Islamic State may exult in online portrayals of jihadis sweeping victoriously across Iraqi battlefields, but a camera recovered from the helmet of a dead fighter offers a contrasting picture of chaos and panic in a battle with Kurdish peshmerga.
A fighter named Abu Hajer is shown in footage seized by Peshmerga firing from one of three Islamic State armoured cars advancing across a barren plain towards a Kurdish position. His rifle slips and he fires off a shot inside the vehicle.
“Abu Hajer! Stop firing!” shouts Abu Radhwan, the camera in his helmet picking up anguished faces as it swings erratically from views of rifles and munitions on the floor of the armoured car to the brown fields and blue sky ahead.
A second fighter, Abu Abdullah, shouts out above the sound of shooting: “Abu Hajer! I told you to aim higher! What’s wrong with you? You’re firing the bullet casings straight at us!”

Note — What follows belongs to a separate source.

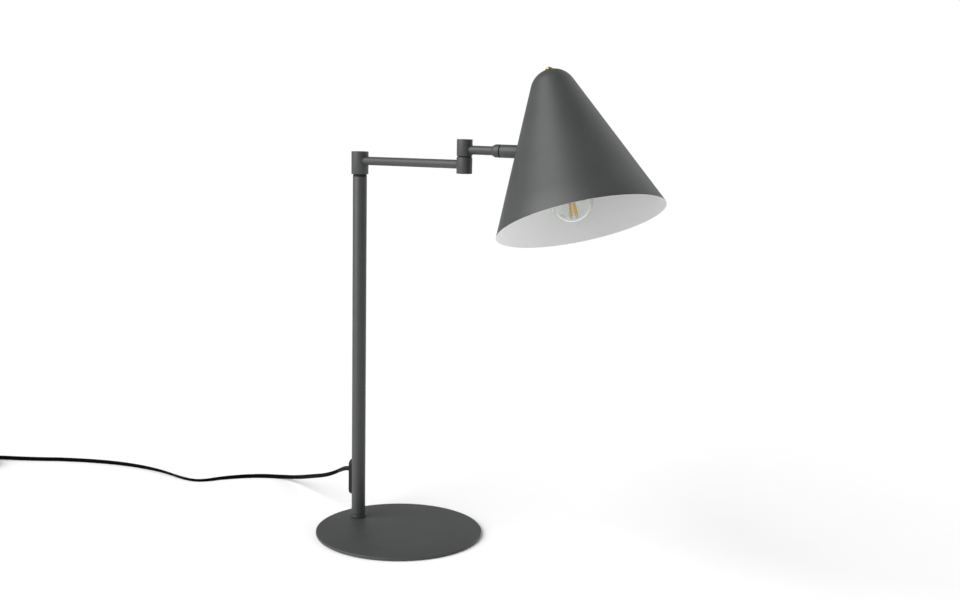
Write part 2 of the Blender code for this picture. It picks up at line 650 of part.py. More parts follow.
def shade_outline(shrink):
    """Half outline of the cone and its round top, from the rim up to the axis, moved
    inwards by shrink."""
    run = SHADE_RADIUS / math.tan(SHADE_SLOPE) - SHADE_HEIGHT
    dome = run * math.sin(SHADE_SLOPE) / (1 - math.sin(SHADE_SLOPE))
    middle = SHADE_HEIGHT - SWIVEL_OVER_RIM - dome
    rim = -SWIVEL_OVER_RIM
    points = [(shade_radius(rim) - shrink / math.cos(SHADE_SLOPE), rim)]
    steps = 7
    for k in range(steps + 1):
        angle = SHADE_SLOPE + (math.pi / 2 - SHADE_SLOPE) * k / steps
        points.append(((dome - shrink) * math.cos(angle),
                       middle + (dome - shrink) * math.sin(angle)))
    points[-1] = (0, points[-1][1])
    return points


def shade(look, carrier, lead_start):
    """Spun cone, its sleeve, and the lampholder and bulb inside it."""
    pivot = empty("shade_pivot", carrier, Matrix())
    axis = shade_axis()
    outer = shade_outline(0)
    inner = shade_outline(SHADE_WALL)
    shell = turned("shade_shell", [*reversed(inner), *outer], look["coat"], pivot, axis, 56)
    stud_hole = turned_mesh("wall_hole", disc(ARM_STUD_RADIUS + RUNNING, 0, 0.02))
    cut(shell, cutter("wall_hole", stud_hole, pivot, along_x(wall_inside() - 0.01)))
    top = SHADE_HEIGHT - SWIVEL_OVER_RIM
    screw_hole = turned_mesh("apex_hole", disc(APEX_SCREW_RADIUS + 3 * RUNNING, -0.01, 0.01), 16)
    cut(shell, cutter("apex_hole", screw_hole, pivot, axis @ Matrix.Translation((0, 0, top))))

    sleeve_start = SWIVEL_START + SWIVEL_SEAT + GAP + WASHER_THICK + GAP
    sleeve_end = wall_inside() + SWIVEL_RADIUS
    sleeve = turned("shade_sleeve", [
        (ARM_STUD_RADIUS + RUNNING, sleeve_start), (SWIVEL_RADIUS - EDGE, sleeve_start),
        (SWIVEL_RADIUS, sleeve_start + EDGE), (SWIVEL_RADIUS, sleeve_end),
        (ARM_STUD_RADIUS + RUNNING, sleeve_end)], look["coat"], pivot, along_x())
    cone = [(radius + GAP / math.cos(SHADE_SLOPE), height) for radius, height in outer[:2]]
    body = turned_mesh("cone_cutter", [(0, cone[0][1]), *cone, (0, cone[1][1])], 56)
    cut(sleeve, cutter("cone_cutter", body, pivot, axis))
    lampholder(look, pivot, axis, lead_start)
    return pivot


def lampholder(look, pivot, axis, lead_start):
    """Apex screw and nut, stem, lampholder and bulb, on an axis a little nearer to plumb.
    Local Z = 0 is the outside of the shade's top."""
    top = SHADE_HEIGHT - SWIVEL_OVER_RIM
    tip = axis @ Vector((0, 0, top))
    down = -(axis.to_3x3() @ Vector((0, 0, 1)))
    toward = down.cross(Vector((0, 0, -1))).normalized()
    hung = Matrix.Translation(tip) @ Matrix.Rotation(HOLDER_SAG, 4, toward) @ \
        Matrix.Translation(-tip) @ axis @ Matrix.Translation((0, 0, top))

    settle = GAP + APEX_NUT_RADIUS * math.sin(HOLDER_SAG)
    turned("apex_nut", ring(APEX_SCREW_RADIUS + RUNNING, APEX_NUT_RADIUS, settle,
                            settle + APEX_NUT_HEIGHT, 2 * EDGE), look["brass"], pivot, hung, 20)
    stem_top = -SHADE_WALL - GAP - STEM_RADIUS * math.sin(HOLDER_SAG) - 0.0006
    contact = -(BULB_FROM_APEX - (BULB_LENGTH - BULB_RADIUS))
    mouth = contact - BULB_CAP_LENGTH + 0.001
    holder_top = mouth + HOLDER_LENGTH
    screw_low = stem_top - 0.008
    turned("apex_screw", disc(APEX_SCREW_RADIUS, screw_low,
                              settle + APEX_NUT_HEIGHT + 0.001, EDGE / 2),
           look["steel"], pivot, hung, 12)
    turned("holder_stem", [
        (0, holder_top + GAP), (STEM_RADIUS, holder_top + GAP), (STEM_RADIUS, stem_top),
        (APEX_SCREW_RADIUS + RUNNING, stem_top),
        (APEX_SCREW_RADIUS + RUNNING, screw_low - GAP), (0, screw_low - GAP)],
        look["steel"], pivot, hung, 20)
    split = holder_top - HOLDER_CAP
    wall = 0.002
    turned("lampholder_cap", [
        (0, holder_top), (STEM_RADIUS, holder_top), (HOLDER_RADIUS, split + 0.003),
        (HOLDER_RADIUS, split), (HOLDER_RADIUS - wall, split),
        (HOLDER_RADIUS - wall, split + 0.003), (STEM_RADIUS, holder_top - wall),
        (0, holder_top - wall)], look["black"], pivot, hung, 24)
    cap_bore = BULB_CAP_RADIUS + 2 * RUNNING
    turned("lampholder_body", [
        (0, split - GAP), (HOLDER_RADIUS, split - GAP), (HOLDER_RADIUS, mouth + EDGE),
        (HOLDER_RADIUS - EDGE, mouth), (cap_bore, mouth), (cap_bore, contact + GAP),
        (0, contact + GAP)], look["black"], pivot, hung, 24)
    bulb(look, pivot, hung, contact)

    entry = hung @ Vector((-HOLDER_RADIUS - 0.002, 0, split - 0.002))
    lead("shade_lead", [(lead_start + GAP, 0, 0), (lead_start + 0.008, 0, 0.001),
                        (lead_start + 0.018, 0.0, 0.008),
                        entry + Vector((-0.008, 0, 0.001)), entry], look, pivot)


def bulb(look, pivot, hung, contact):
    """Screw cap, glass ball, and the mount with its light strips. Heights run down."""
    cap_low = contact - BULB_CAP_LENGTH
    ball = -BULB_FROM_APEX
    shell = 0.0005
    turned("bulb_cap", [
        (0, contact), (0.003, contact), (BULB_CAP_RADIUS - 0.001, contact - 0.003),
        (BULB_CAP_RADIUS, contact - 0.004), (BULB_CAP_RADIUS, cap_low),
        (BULB_CAP_RADIUS - shell, cap_low), (BULB_CAP_RADIUS - shell, contact - 0.006),
        (0, contact - 0.006)], look["steel"], pivot, hung, 24)
    neck = BULB_CAP_RADIUS - shell - RUNNING
    neck_top = cap_low + 0.006
    meet = math.asin((neck + 0.001) / BULB_RADIUS)
    outside = [(neck, neck_top), (neck, cap_low)]
    inside = [(neck - BULB_GLASS, neck_top), (neck - BULB_GLASS, cap_low)]
    steps = 10
    for k in range(steps + 1):
        angle = meet + (math.pi - meet) * k / steps
        outside.append((BULB_RADIUS * math.sin(angle), ball + BULB_RADIUS * math.cos(angle)))
        clear = BULB_RADIUS - BULB_GLASS
        inside.append((clear * math.sin(angle), ball + clear * math.cos(angle)))
    outside[-1] = (0, ball - BULB_RADIUS)
    inside[-1] = (0, ball - BULB_RADIUS + BULB_GLASS)
    turned("bulb_glass", [*reversed(inside), *outside], look["glass"], pivot, hung, 24)
    mount_top = neck_top + 0.001
    mount_low = ball + FILAMENT_LENGTH / 2 + 0.002
    turned("bulb_mount", [
        (0, mount_top), (neck - BULB_GLASS - RUNNING, mount_top),
        (neck - BULB_GLASS - RUNNING, mount_top - 0.001), (0.002, cap_low),
        (0.0016, mount_low), (0, mount_low)], look["glass"], pivot, hung, 16)
    for k in range(FILAMENTS):
        strip = turned_mesh("bulb_filament", disc(FILAMENT_RADIUS, -FILAMENT_LENGTH / 2,
                                                  FILAMENT_LENGTH / 2), 8)
        turn = Matrix.Rotation(2 * math.pi * k / FILAMENTS, 4, "Z") @ Matrix.Translation(
            (FILAMENT_SPREAD, 0, ball)) @ Matrix.Rotation(-FILAMENT_SPLAY, 4, "Y")
        placed(f"bulb_filament_{k + 1}", strip, look["filament"], pivot, hung @ turn)


def coil_gate(heading, way):
    """Where a cord on the coil's outer turn comes clear of the coil's solid: before the
    turn, with way -1, or after it, with way 1."""
    turn = COIL_MIDDLE + (COIL_COLUMNS - 1) * CORD_RADIUS
    solid = COIL_MIDDLE + COIL_COLUMNS * CORD_RADIUS + GAP
    clear = math.sqrt(solid ** 2 - (turn - CORD_RADIUS) ** 2)
    ahead = Vector((math.cos(heading), math.sin(heading), 0))
    outwards = Vector((math.sin(heading), -math.cos(heading), 0))
    return COIL_CENTRE + outwards * turn + ahead * way * clear, ahead


def cord(look):
    """The lead outside the lamp: its laid stretch, its coil and tie, and the plug."""
    half_width = COIL_COLUMNS * CORD_RADIUS
    height = 2 * COIL_LAYERS * CORD_RADIUS
    lift = TIE_THICK + GAP
    entry, heading = coil_gate(COIL_ENTRY, -1)
    entry.z = lift + CORD_RADIUS
    run = smooth_route([*CORD_ROUTE, entry - 0.004 * heading, entry], CORD_SPACING)
    tube("cord_run", run, CORD_RADIUS, look["cord"])
    turned("cord_coil", ring(COIL_MIDDLE - half_width, COIL_MIDDLE + half_width, lift,
                             lift + height, 0.001), look["cord"],
           place=Matrix.Translation(COIL_CENTRE), sides=40)
    near = math.sqrt((COIL_MIDDLE - half_width) ** 2 - (TIE_WIDTH / 2) ** 2) - GAP
    far = COIL_MIDDLE + half_width + GAP
    top = height + 2 * lift
    tie_place = Matrix.Translation(COIL_CENTRE) @ Matrix.Rotation(TIE_TURN, 4, "Z")
    band = box_mesh("coil_tie", (near - TIE_THICK, -TIE_WIDTH / 2, 0),
                    (far + TIE_THICK, TIE_WIDTH / 2, top))
    tie = placed("coil_tie", band, look["black"], place=tie_place)
    hollow = box_mesh("tie_hollow", (near, -TIE_WIDTH, TIE_THICK),
                      (far, TIE_WIDTH, top - TIE_THICK))
    cut(tie, cutter("tie_hollow", hollow, place=tie_place))
    leave, way = coil_gate(COIL_EXIT, 1)
    leave.z = lift + height - CORD_RADIUS
    neck = leave + way * TAIL_LENGTH
    neck.z = PLUG_THICK / 2
    tail = smooth_route([leave, leave + 0.3 * TAIL_LENGTH * way, neck - 0.2 * TAIL_LENGTH * way,
                         neck], CORD_SPACING)
    tube("cord_tail", tail, CORD_RADIUS, look["cord"])
    lying = Matrix.Translation((neck.x, neck.y, 0)) @ Matrix.Rotation(COIL_EXIT, 4, "Z")
    body = [(GAP, -PLUG_WIDTH / 6), (PLUG_LENGTH * 0.35, -PLUG_WIDTH / 2.4),
            (PLUG_LENGTH * 0.75, -PLUG_WIDTH / 2), (PLUG_LENGTH, -PLUG_WIDTH / 2),
            (PLUG_LENGTH, PLUG_WIDTH / 2), (PLUG_LENGTH * 0.75, PLUG_WIDTH / 2),
            (PLUG_LENGTH * 0.35, PLUG_WIDTH / 2.4), (GAP, PLUG_WIDTH / 6)]
    placed("plug_body", extruded_mesh("plug_body", body, PLUG_THICK, bevel=0.0015),
           look["black"], place=lying)
    for k, side in enumerate((-1, 1)):
        pin = turned_mesh("plug_pin", disc(PIN_RADIUS, 0, PIN_LENGTH, EDGE), 16)
        spot = Matrix.Translation((PLUG_LENGTH + GAP, side * PIN_SPACING / 2, PLUG_THICK / 2))
        placed(f"plug_pin_{k + 1}", pin, look["steel"], None,
               lying @ spot @ Matrix.Rotation(math.pi / 2, 4, "Y"))


def main():
    for old in list(bpy.data.objects):
        bpy.data.objects.remove(old)
    look = finishes()
    base(look)
    pole(look)
    switch(look)
    pole_lead(look)
    inner_arm = arm_1(look)
    outer_arm, lead_end = arm_2(look, inner_arm)
    shade(look, outer_arm, lead_end)
    cord(look)


main()
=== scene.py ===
"""Looks of the architect desk lamp: camera, cord, finer pieces, finishes, light and floor.

Metres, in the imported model's own frame: +Z up, origin under the middle of the base.
"""
import math

import bpy
from mathutils import Matrix, Vector


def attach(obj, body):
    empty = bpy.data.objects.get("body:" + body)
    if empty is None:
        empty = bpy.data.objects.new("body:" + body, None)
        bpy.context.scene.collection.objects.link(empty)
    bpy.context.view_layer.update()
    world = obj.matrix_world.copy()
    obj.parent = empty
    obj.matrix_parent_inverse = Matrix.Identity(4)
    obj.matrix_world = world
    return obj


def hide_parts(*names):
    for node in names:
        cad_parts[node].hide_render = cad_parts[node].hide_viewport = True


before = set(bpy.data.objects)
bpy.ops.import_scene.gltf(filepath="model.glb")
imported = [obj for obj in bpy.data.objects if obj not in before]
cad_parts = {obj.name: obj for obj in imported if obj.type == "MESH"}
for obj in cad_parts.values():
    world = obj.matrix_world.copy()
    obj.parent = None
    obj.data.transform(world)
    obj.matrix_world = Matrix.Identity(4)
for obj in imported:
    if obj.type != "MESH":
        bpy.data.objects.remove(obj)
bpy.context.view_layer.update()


def mm(length):
    """Millimetres as metres."""
    return length / 1000


# Where the lamp's main lines run
POLE = Vector((mm(-66.5), 0, 0))
BASE_RADIUS = mm(95)
POLE_RADIUS = mm(8)
BASE_BOTTOM = mm(1.0)
BASE_TOP = mm(4.0)
POLE_BOTTOM = mm(8.0)
POLE_TOP = mm(406.4)
COLLAR_BOTTOM = mm(409.1)
ARM_1_HEIGHT = mm(425.5)
ELBOW_LINE = mm(434.5)
ARM_2_HEIGHT = mm(442.2)
ARM_1_LENGTH = mm(154.5)
ARM_2_LENGTH = mm(118)
ARM_1_YAW = math.radians(1.0)
ARM_1_RISE = math.radians(0.9)
ARM_2_YAW = math.radians(12.4)
ARM_RADIUS = mm(4.75)
ARM_BORE = mm(3.75)
COLLAR_RADIUS = mm(9.7)
COLLAR_HEIGHT = mm(25.5)
BARREL_RADIUS = mm(8.4)
BARREL_HEIGHT = mm(17.5)
ELBOW_GAP = mm(1.2)             # between the elbow's two barrels
SWIVEL_RADIUS = mm(6.95)

# Shade, measured along its own axis from where the swivel's axis crosses it
SHADE_RADIUS = mm(87.5)
SHADE_TOP = mm(91.0)
SHADE_RIM = mm(-73.5)
SHADE_WALL = mm(0.8)
SHADE_SLOPE = math.radians(23.5)
HOLDER_SAG = math.radians(3.5)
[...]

Abu Radhwan then turns his attention to Abdullah “Abu Abdullah, aim higher and be careful! Abu Abdullah you’re going to kill us!”
The hurried nature of the operation was clear from the start as Islamic State fighters in desert fatigues and helmets ushered a suicide bomber into one of the vehicles. “Do not be sad for me,” he says.
“Come on, hurry up brothers!” says another fighter, beckoning him aboard. “There are (war) planes around, please.”
All spoke in Arabic.
Chaos and disarray are no strangers to soldiers in the thick of conflict, though the discipline of established professional armies might restrict battlefield anger and recrimination. Many fighting for Islamic state are new recruits, some from Europe, with limited combat training.
“I’ve been wounded!”
But Islamic state has fostered online images of a disciplined, invincible force surging almost unchecked through
enemy lines, video often overlaid with heroic music. Two years ago the militants appeared unstoppable as they seized large swathes of Iraq including the major city of Mosul, but in recent months they have been pushed back from some areas.
The footage taken last December showed in graphic detail one of the setbacks “through the eyes”, as it were, of the fighter Abu Radhwan in the moments leading up to his own death.
“Get out, get out, but don’t go too far!” shouts one of the fighters as Radhwan and his fellow fighters abandon the armoured car. Abu Radhwan: “Where’s my weapon?”
Clear of the armoured car, an obvious target now for Kurdish fighters seen by the United States as one of the strongest opponents of Islamic Sate in both Iraq and Syria, Radhwan picks up a grenade launcher and runs.
The camera swings around. He is turning back towards the vehicle as a shot appears to strike home.
“I’ve been wounded!” he shouts.
The camera view reels as he rolls over and over, shots of a cloudless blue sky alternating with desert dust. An explosion rings out. Radhwan turns his head, and with it the camera, back towards their armoured car. The last, fixed, camera shot shows the burning vehicle on the dusty plain, a plume of smoke rising into the sky.
Peshmerga lieutenant-colonel Yasir Abdulla said the battle had begun in late afternoon last December and continued
until the early hours of the morning.
“When we finished (fighting) Daesh with the help (of) air strikes, we went next day, checking the bodies.
“They have helmets on and they have video you know ... They want to film it all over, to show it to their world.”